PROMPT:
Reproduce the full listing that appears beneath this instruction exactly.

DATA EXCERPT:
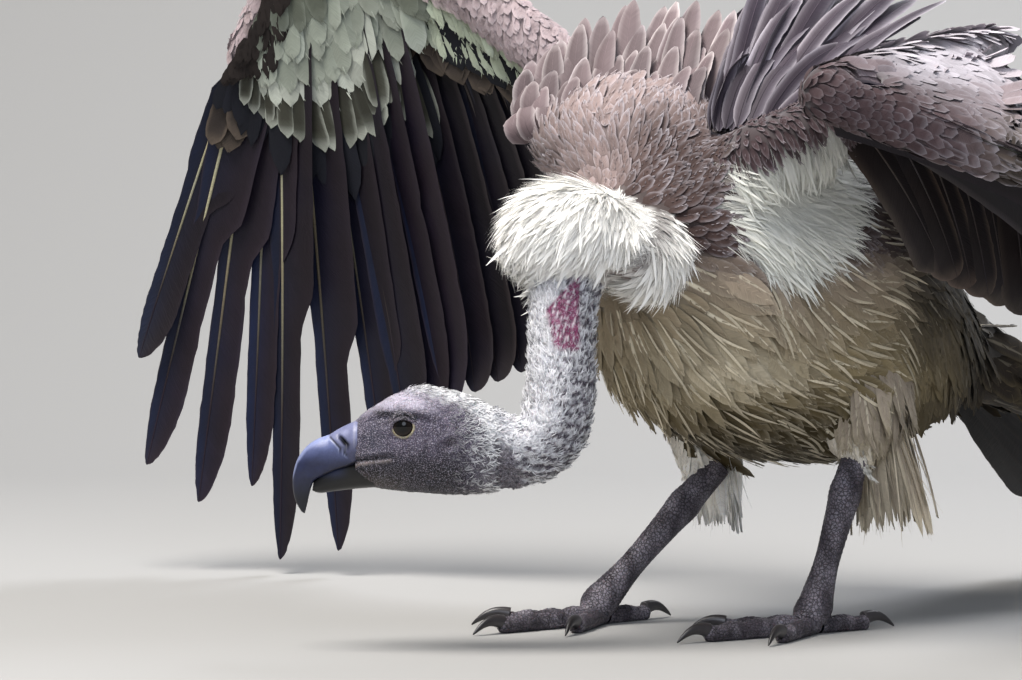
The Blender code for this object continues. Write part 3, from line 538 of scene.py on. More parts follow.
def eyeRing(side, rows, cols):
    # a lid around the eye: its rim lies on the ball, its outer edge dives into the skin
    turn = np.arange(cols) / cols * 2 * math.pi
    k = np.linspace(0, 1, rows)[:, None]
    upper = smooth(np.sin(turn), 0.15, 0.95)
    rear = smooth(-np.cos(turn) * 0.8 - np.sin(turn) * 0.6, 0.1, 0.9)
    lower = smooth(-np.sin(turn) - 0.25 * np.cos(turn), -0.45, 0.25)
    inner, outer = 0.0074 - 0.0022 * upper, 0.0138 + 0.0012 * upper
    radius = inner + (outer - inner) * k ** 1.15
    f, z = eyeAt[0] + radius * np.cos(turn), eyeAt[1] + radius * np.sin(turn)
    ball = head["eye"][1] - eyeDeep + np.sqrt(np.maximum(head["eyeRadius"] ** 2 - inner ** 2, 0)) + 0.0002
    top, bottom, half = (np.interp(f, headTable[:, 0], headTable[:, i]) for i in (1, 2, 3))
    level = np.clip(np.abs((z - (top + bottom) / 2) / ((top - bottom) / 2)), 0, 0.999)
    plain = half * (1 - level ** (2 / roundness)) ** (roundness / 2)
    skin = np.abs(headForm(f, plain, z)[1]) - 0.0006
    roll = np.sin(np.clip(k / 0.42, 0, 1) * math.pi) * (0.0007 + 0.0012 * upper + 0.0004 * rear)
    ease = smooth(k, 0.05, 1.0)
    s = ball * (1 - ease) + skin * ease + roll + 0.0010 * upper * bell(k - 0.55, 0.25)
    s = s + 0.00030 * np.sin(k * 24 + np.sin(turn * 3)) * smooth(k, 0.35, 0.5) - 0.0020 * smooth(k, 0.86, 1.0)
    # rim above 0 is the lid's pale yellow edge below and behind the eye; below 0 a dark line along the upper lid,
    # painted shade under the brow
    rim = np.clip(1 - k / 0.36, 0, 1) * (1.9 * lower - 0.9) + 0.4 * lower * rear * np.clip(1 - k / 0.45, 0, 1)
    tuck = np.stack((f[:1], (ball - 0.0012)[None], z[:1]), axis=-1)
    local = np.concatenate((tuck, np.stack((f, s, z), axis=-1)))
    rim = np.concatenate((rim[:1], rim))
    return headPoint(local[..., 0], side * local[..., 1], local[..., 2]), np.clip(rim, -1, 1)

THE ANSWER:
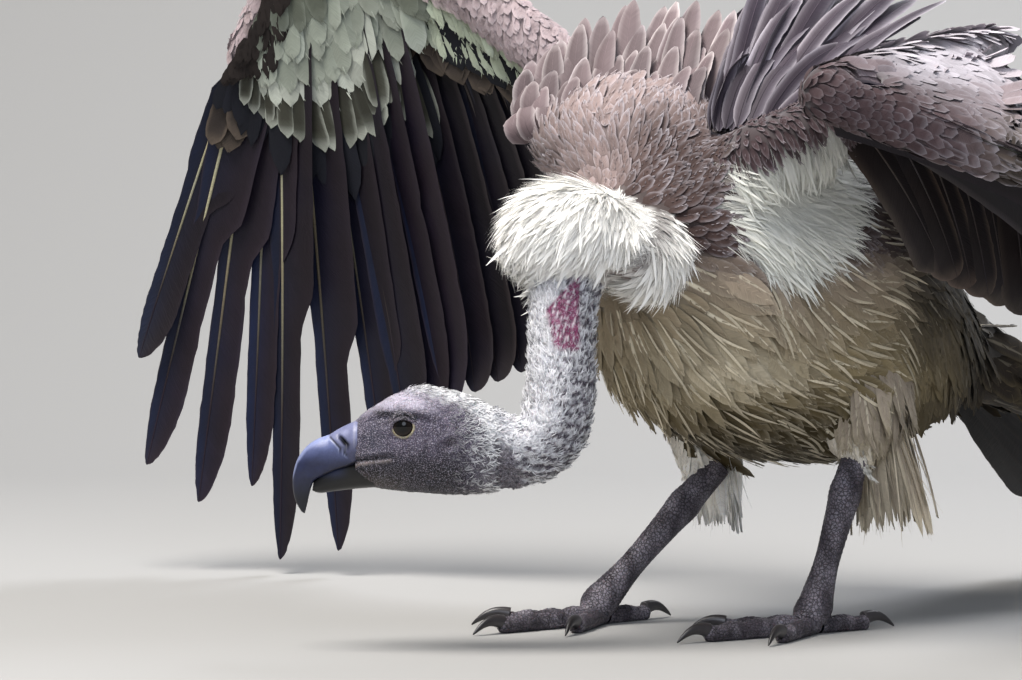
The Blender code for this object continues. Write part 3, from line 538 of scene.py on. More parts follow.
def eyeRing(side, rows, cols):
    # a lid around the eye: its rim lies on the ball, its outer edge dives into the skin
    turn = np.arange(cols) / cols * 2 * math.pi
    k = np.linspace(0, 1, rows)[:, None]
    upper = smooth(np.sin(turn), 0.15, 0.95)
    rear = smooth(-np.cos(turn) * 0.8 - np.sin(turn) * 0.6, 0.1, 0.9)
    lower = smooth(-np.sin(turn) - 0.25 * np.cos(turn), -0.45, 0.25)
    inner, outer = 0.0074 - 0.0022 * upper, 0.0138 + 0.0012 * upper
    radius = inner + (outer - inner) * k ** 1.15
    f, z = eyeAt[0] + radius * np.cos(turn), eyeAt[1] + radius * np.sin(turn)
    ball = head["eye"][1] - eyeDeep + np.sqrt(np.maximum(head["eyeRadius"] ** 2 - inner ** 2, 0)) + 0.0002
    top, bottom, half = (np.interp(f, headTable[:, 0], headTable[:, i]) for i in (1, 2, 3))
    level = np.clip(np.abs((z - (top + bottom) / 2) / ((top - bottom) / 2)), 0, 0.999)
    plain = half * (1 - level ** (2 / roundness)) ** (roundness / 2)
    skin = np.abs(headForm(f, plain, z)[1]) - 0.0006
    roll = np.sin(np.clip(k / 0.42, 0, 1) * math.pi) * (0.0007 + 0.0012 * upper + 0.0004 * rear)
    ease = smooth(k, 0.05, 1.0)
    s = ball * (1 - ease) + skin * ease + roll + 0.0010 * upper * bell(k - 0.55, 0.25)
    s = s + 0.00030 * np.sin(k * 24 + np.sin(turn * 3)) * smooth(k, 0.35, 0.5) - 0.0020 * smooth(k, 0.86, 1.0)
    # rim above 0 is the lid's pale yellow edge below and behind the eye; below 0 a dark line along the upper lid,
    # painted shade under the brow
    rim = np.clip(1 - k / 0.36, 0, 1) * (1.9 * lower - 0.9) + 0.4 * lower * rear * np.clip(1 - k / 0.45, 0, 1)
    tuck = np.stack((f[:1], (ball - 0.0012)[None], z[:1]), axis=-1)
    local = np.concatenate((tuck, np.stack((f, s, z), axis=-1)))
    rim = np.concatenate((rim[:1], rim))
    return headPoint(local[..., 0], side * local[..., 1], local[..., 2]), np.clip(rim, -1, 1)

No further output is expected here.